I wouldn't really call it a protocol. If Twitter is a protocol, then every exposed JSON-emitting API is a protocol - and perhaps that's true. But Twitter isn't unique in that respect. People have been publishing messages without specified recipients for a long time - it's called broadcasting, or publishing, or web publishing.
I wouldn't say the recipients are totally unspecified, either.
What makes Twitter unique is the artificial limit imposed on messages that can be broadcasted indiscriminately. And that makes it more of a new form of communication than any kind of protocol. It leads to a new form of expression, and a new way of getting a fairly accurate global view of the attitudes and cultural tides that are flowing through humanity in real time. That does make it truly earth shaking.
Because publishing a web page on any blog site lets you specify the recipients ?
To be a "protocol" imply a sort of "standard" shared , improved and used by different "actors" ( that's the reason for a protocol : two different people aggreing on a way to communicate). Twitter has always been centralized and closed in that sense.
Tweets do have recipients, which makes them different from a web page.
At the next level up from the one you describe it is very much a protocol.
Users get to decide whose tweets they follow and don't. And senders can block receivers if they want to. Twitter may have a very small something to say about that (spam, community standards) but for the most that's a free choice on the part of both the sender and the receiver.

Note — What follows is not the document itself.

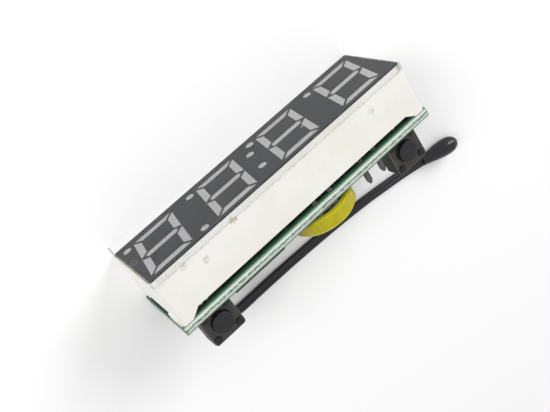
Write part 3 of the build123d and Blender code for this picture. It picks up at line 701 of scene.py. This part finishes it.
class DISPLAY_OT_board(bpy.types.Operator):
    """Finishes the circuit board and the parts soldered to it"""

    bl_idname = "display.board"
    bl_label = "Finish the board"

    def execute(self, context):
        colours = context.scene.display_colours
        give(masked_laminate(colours), "circuit_board")
        give(reflowed_tin("bright_tin_solder", colours.solder, 0.2), "display_solder_joints")
        # The joints in the gap are dark grey-green: flux residue, and painted shade of the gap
        # under the housing
        give(reflowed_tin("fluxed_tin_solder_in_painted_shade", linear("#3c413a"), 0.45), "front_solder_joints")
        give(reflowed_tin("dipped_tin_leads", colours.solder, 0.28), "display_pins",
             "clock_chip_leads", "controller_chip_leads", "voltage_regulator_leads",
             "input_diode_terminals", "chip_end_caps", "right_switch_terminals",
             "left_switch_terminals", "thermistor_wires")
        give(moulded_polymer("moulded_chip_epoxy", colours.chip[:], 0.5), "clock_chip",
             "controller_chip", "voltage_regulator", "input_diode")
        give(fired_ceramic("glazed_resistor_body", linear("#19191b")), "chip_resistors")
        give(fired_ceramic("fired_capacitor_body", linear("#8c7452")), "chip_capacitors")
        return {"FINISHED"}


class DISPLAY_OT_legend(bpy.types.Operator):
    """Prints outlines round the parts behind the board and plates its test pads"""

    bl_idname = "display.legend"
    bl_label = "Print the legend"

    def execute(self, context):
        sizes = context.scene.display_print
        colours = context.scene.display_colours
        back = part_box("circuit_board")[1][1]
        outlines = []
        for node in OUTLINED_PARTS:
            low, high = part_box(node)
            width = high[0] - low[0] + 2 * (sizes.margin + sizes.line)
            height = high[2] - low[2] + 2 * (sizes.margin + sizes.line)
            bpy.ops.object.select_all(action="DESELECT")
            bpy.ops.mesh.primitive_plane_add(
                size=1.0, location=((low[0] + high[0]) / 2, back, (low[2] + high[2]) / 2),
                rotation=(math.radians(-90), 0, 0))
            outline = context.object
            outline.scale = (width, height, 1.0)
            bpy.ops.object.transform_apply(location=False, rotation=False, scale=True)
            bpy.ops.object.mode_set(mode="EDIT")
            bpy.ops.mesh.select_all(action="SELECT")
            bpy.ops.mesh.inset(thickness=sizes.line, use_even_offset=True)
            bpy.ops.mesh.delete(type="FACE")
            bpy.ops.mesh.select_all(action="SELECT")
            bpy.ops.mesh.extrude_region_move(
                TRANSFORM_OT_translate={"value": (0, INK_THICKNESS, 0)})
            bpy.ops.object.mode_set(mode="OBJECT")
            outlines.append(outline)
        finish_piece(outlines, "board_legend", screen_ink(colours))

        pads = []
        for x, z in TEST_PADS:
            bpy.ops.object.select_all(action="DESELECT")
            bpy.ops.mesh.primitive_cylinder_add(
                vertices=24, radius=sizes.pad_radius, depth=2 * INK_THICKNESS,
                location=(x * MM, back + INK_THICKNESS, z * MM), rotation=(math.radians(90), 0, 0))
            pad = context.object
            bpy.ops.object.mode_set(mode="EDIT")
            bpy.ops.mesh.select_all(action="DESELECT")
            bpy.ops.object.mode_set(mode="OBJECT")
            for face in pad.data.polygons:
                face.select = face.normal.z < -0.9
            bpy.ops.object.mode_set(mode="EDIT")
            bpy.ops.mesh.inset(thickness=sizes.pad_radius * 0.45)
            bpy.ops.transform.translate(value=(0, -INK_THICKNESS, 0))
            bpy.ops.object.mode_set(mode="OBJECT")
            pads.append(pad)
        finish_piece(pads, "board_test_pads",
                     reflowed_tin("hot_air_levelled_tin", colours.solder, 0.25))
        return {"FINISHED"}


class DISPLAY_OT_joints(bpy.types.Operator):
    """Adds the switches' bright solder joints on the front face of the board"""

    bl_idname = "display.joints"
    bl_label = "Solder the switches in front"

    def execute(self, context):
        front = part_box("circuit_board")[0][1]
        joints = []
        for x, z in SWITCH_JOINTS:
            bpy.ops.object.select_all(action="DESELECT")
            bpy.ops.mesh.primitive_uv_sphere_add(
                segments=20, ring_count=12, radius=JOINT_RADIUS,
                location=(x * MM, front, z * MM))
            joint = context.object
            bpy.ops.object.transform_apply(location=True, rotation=False, scale=False)
            bpy.ops.object.mode_set(mode="EDIT")
            bpy.ops.mesh.select_all(action="SELECT")
            bpy.ops.mesh.bisect(plane_co=(0, front, 0), plane_no=(0, 1, 0), use_fill=True,
                                clear_outer=True)
            bpy.ops.mesh.select_all(action="SELECT")
            bpy.ops.transform.resize(value=(1.0, 1.3, 1.0), center_override=(0, front, 0))
            bpy.ops.object.mode_set(mode="OBJECT")
            bpy.ops.object.shade_smooth_by_angle(angle=math.radians(40))
            joints.append(joint)
        bright = reflowed_tin("switch_joint_tin", linear("#aeaea8"), 0.2)
        finish_piece(joints, "switch_front_joints", bright)
        return {"FINISHED"}


class DISPLAY_OT_curl(bpy.types.Operator):
    """Makes the film's free corner, curled up over the left end of the top"""

    bl_idname = "display.curl"
    bl_label = "Curl the film's corner"

    def execute(self, context):
        radius = context.scene.display_print.film_curl
        low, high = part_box("protective_film")
        bpy.ops.object.select_all(action="DESELECT")
        bpy.ops.mesh.primitive_plane_add(
            size=CURL_SIDE,
            location=(low[0] + CURL_INSET, high[1] - CURL_INSET, high[2] + CURL_LIFT))
        curl = context.object
        bpy.ops.object.transform_apply(location=True, rotation=False, scale=False)
        edge = min(vertex.co.x for vertex in curl.data.vertices)
        bpy.ops.object.mode_set(mode="EDIT")
        bpy.ops.mesh.select_all(action="DESELECT")
        bpy.ops.mesh.select_mode(type="EDGE")
        bpy.ops.object.mode_set(mode="OBJECT")
        for side in curl.data.edges:
            side.select = all(curl.data.vertices[v].co.x < edge + 1e-6 for v in side.vertices)
        bpy.ops.object.mode_set(mode="EDIT")
        bpy.ops.mesh.spin(steps=10, angle=math.radians(CURL_TURN), axis=(0, 1, 0),
                          center=(edge, 0, high[2] + radius))
        bpy.ops.mesh.select_mode(type="VERT")
        bpy.ops.object.mode_set(mode="OBJECT")
        solid = curl.modifiers.new("thickness", "SOLIDIFY")
        solid.thickness = FILM_THICKNESS
        bpy.ops.object.modifier_apply(modifier=solid.name)
        finish_piece([curl], "film_corner_curl",
                     cast_film(context.scene.display_colours))
        return {"FINISHED"}


class DISPLAY_OT_switches(bpy.types.Operator):
    """Finishes the two push switches"""

    bl_idname = "display.switches"
    bl_label = "Finish the switches"

    def execute(self, context):
        colours = context.scene.display_colours
        base = moulded_polymer("glass_filled_nylon", linear("#161617"), 0.45)
        button = moulded_polymer("moulded_button_nylon", colours.button[:], 0.38)
        # Dark colour is painted reflection of a dark surround on top of the plates' tarnish
        cover = pressed_sheet("tarnished_cover_dark_as_painted_reflection", colours.cover[:], 0.42, 3.2,
                              border=COVER_BORDER)
        dome = pressed_sheet("silvered_snap_dome", colours.nickel[:], 0.2, 1.0)
        for side in ("right", "left"):
            give(base, f"{side}_switch_base")
            give(button, f"{side}_switch_button")
            give(cover, f"{side}_switch_plate")
            give(dome, f"{side}_switch_dome")
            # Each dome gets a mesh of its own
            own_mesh(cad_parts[f"{side}_switch_dome"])
        return {"FINISHED"}


class DISPLAY_OT_supply(bpy.types.Operator):
    """Finishes the coin cell, its sleeve and tabs, and the power pins"""

    bl_idname = "display.supply"
    bl_label = "Finish the supply parts"

    def execute(self, context):
        colours = context.scene.display_colours
        give(shrunk_sleeve(colours), "cell_sleeve")
        give(pressed_sheet("nickel_plated_steel", colours.nickel[:], 0.25, 1.0), "coin_cell",
             "cell_near_tab", "cell_far_tab")
        give(reflowed_tin("oxidised_pin_plating", linear("#5f5d58"), 0.36), "power_pins")
        return {"FINISHED"}


class DISPLAY_OT_stage(bpy.types.Operator):
    """Sets the floor, the light and the camera"""

    bl_idname = "display.stage"
    bl_label = "Set the stage"

    def execute(self, context):
        studio = context.scene.display_studio
        bpy.ops.object.select_all(action="DESELECT")
        bpy.ops.mesh.primitive_plane_add(size=3.0)
        floor = context.object
        floor.name = "floor"
        material, tree, shader, mm = new_material("plain_matt_paper")
        connect(tree, shader, {"Base Color": studio.floor[:], "Roughness": 0.9,
                               "Specular IOR Level": 0.1})
        # Past the object's shadow the floor shows as an even white
        away = add_node(tree, "VectorMath", {0: mm}, out="Value", operation="LENGTH")
        away = add_node(tree, "MapRange", {"Value": away, 1: FLOOR_FADE[0], 2: FLOOR_FADE[1]})
        seen = seen_by(tree, "Is Camera Ray", "Is Glossy Ray")
        away = add_node(tree, "Math", {0: away, 1: seen}, operation="MULTIPLY")
        white = add_node(tree, "Emission", {"Color": linear("#ffffff")})
        faded = add_node(tree, "MixShader", {0: away, 1: shader.outputs[0], 2: white})
        output = next(node for node in tree.nodes if node.type == "OUTPUT_MATERIAL")
        connect(tree, output, {"Surface": faded})
        give(material, floor)

        world = bpy.data.worlds.new("studio")
        world.use_nodes = True
        tree = world.node_tree
        tree.nodes.clear()
        seen = seen_by(tree, "Is Camera Ray", "Is Glossy Ray", "Is Transmission Ray")
        strength = add_node(tree, "MapRange", {"Value": seen, 3: studio.ambient, 4: 1.0})
        sky = add_node(tree, "Background", {"Color": linear("#ffffff"), "Strength": strength})
        add_node(tree, "OutputWorld", {"Surface": sky}, out=None)
        context.scene.world = world

        for name, place, power in (("left_lamp", LEFT_LAMP_PLACE, studio.left_lamp),
                                   ("right_lamp", RIGHT_LAMP_PLACE, studio.right_lamp)):
            bpy.ops.object.light_add(type="AREA", location=place)
            lamp = context.object
            lamp.name = name
            lamp.data.size = LAMP_WIDTH
            lamp.data.energy = power
            lamp.rotation_euler = (Vector(place) - LAMP_AIM).to_track_quat("Z", "Y").to_euler()

        bpy.ops.object.camera_add(location=studio.position, rotation=studio.turn)
        camera = context.object
        camera.data.sensor_width = 36.0
        camera.data.lens = studio.lens
        camera.data.clip_start = 0.01
        camera.data.clip_end = 10.0
        context.scene.camera = camera
        context.scene.view_settings.view_transform = "Standard"
        return {"FINISHED"}


class DISPLAY_PT_panel(bpy.types.Panel):
    """Lists the steps that dress the display module"""

    bl_label = "Display module"
    bl_idname = "DISPLAY_PT_panel"
    bl_space_type = "VIEW_3D"
    bl_region_type = "UI"
    bl_category = "Display module"

    def draw(self, context):
        for step in STEPS:
            self.layout.operator(step.bl_idname)
        scene = context.scene
        for group in (scene.display_colours, scene.display_print, scene.display_lead,
                      scene.display_studio):
            for name in group.__annotations__:
                self.layout.prop(group, name)


STEPS = (DISPLAY_OT_lead, DISPLAY_OT_face, DISPLAY_OT_board, DISPLAY_OT_legend,
         DISPLAY_OT_joints, DISPLAY_OT_curl, DISPLAY_OT_switches, DISPLAY_OT_supply,
         DISPLAY_OT_stage)
GROUPS = (DisplayColours, PrintSettings, LeadSettings, StudioSettings)
CLASSES = GROUPS + STEPS + (DISPLAY_PT_panel,)


def register():
    for item in CLASSES:
        bpy.utils.register_class(item)
    bpy.types.Scene.display_colours = PointerProperty(type=DisplayColours)
    bpy.types.Scene.display_print = PointerProperty(type=PrintSettings)
    bpy.types.Scene.display_lead = PointerProperty(type=LeadSettings)
    bpy.types.Scene.display_studio = PointerProperty(type=StudioSettings)


def unregister():
    del bpy.types.Scene.display_studio
    del bpy.types.Scene.display_lead
    del bpy.types.Scene.display_print
    del bpy.types.Scene.display_colours
    for item in reversed(CLASSES):
        bpy.utils.unregister_class(item)


def main():
    register()
    bpy.ops.display.lead()
    bpy.ops.display.face()
    bpy.ops.display.board()
    bpy.ops.display.legend()
    bpy.ops.display.joints()
    bpy.ops.display.curl()
    bpy.ops.display.switches()
    bpy.ops.display.supply()
    bpy.ops.display.stage()


if __name__ == "__main__":
    main()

Agreed. Twitter is in no sense a protocol. I think it became a great deal once people realized it is the only place for real time information flow, or at least that's how it's perceived among the Twitter users I know.
Yes, I thought this also. It's a protocol like email or IRC, except it's privately owned. And it's actually suited to being monopolised by a single company.
I also wondered if you could characterise something like Facebook the same way. If you strip away all the extra functions, you have a protocol for setting up a private network of friends, identified by their real names, who can then broadcast to each other. Other social networks didn't have quite the same setup - not private by default, not real names.
But Twitter is a protocol owned by a private company. That's even rarer.
They had an opportunity to be a free and open platform that spurns innovation instead they stifle it and impose ridiculous restrictions upon those who can only make the service better. In the beginning Twitter was a great platform to build on, but no doubt due to growing pressure to make money, Twitter have driven away a large number of developers, maybe Twitter will be fine without them but for how long?
Since Tumblr has supported multimedia content for a while, I'd say no. Twitter was (and is still mostly) text only. Protocols don't have to be text-only, but that's what makes Twitter feel like one, I guess? Just my two cents.
To my mind the fact that including pictures or video is less ad-hoc with Tumblr makes it more of a protocol, not less. Honestly Twitter doesn't feel particularly special to me - Facebook, Google+, even Livejournal feel like they're the same "kind of thing". Heck, at times Youtube behaves the same way. But I never got hugely into twitter, maybe it's different if you're a real fan.
>To my mind the fact that including pictures or video is less ad-hoc with Tumblr makes it more of a protocol,
I see what you mean, it's like Twitter but customizable to the core - true to any good protocol. What made twitter really a protocol was that so many clients were made for its liberal API.
Just think how much more enjoyable it would be if futurists kept their analyses and predictions to themselves until there was some actual evidence to support them though.
I predict that as a group they'd be much more respected.
Of course, we'd have to come up with a new name for them. "Histori...sts"
When is a repost justified if not when it comes true? It would still be justified if the prediction was spectacularly off, in which case we can all have a good laugh.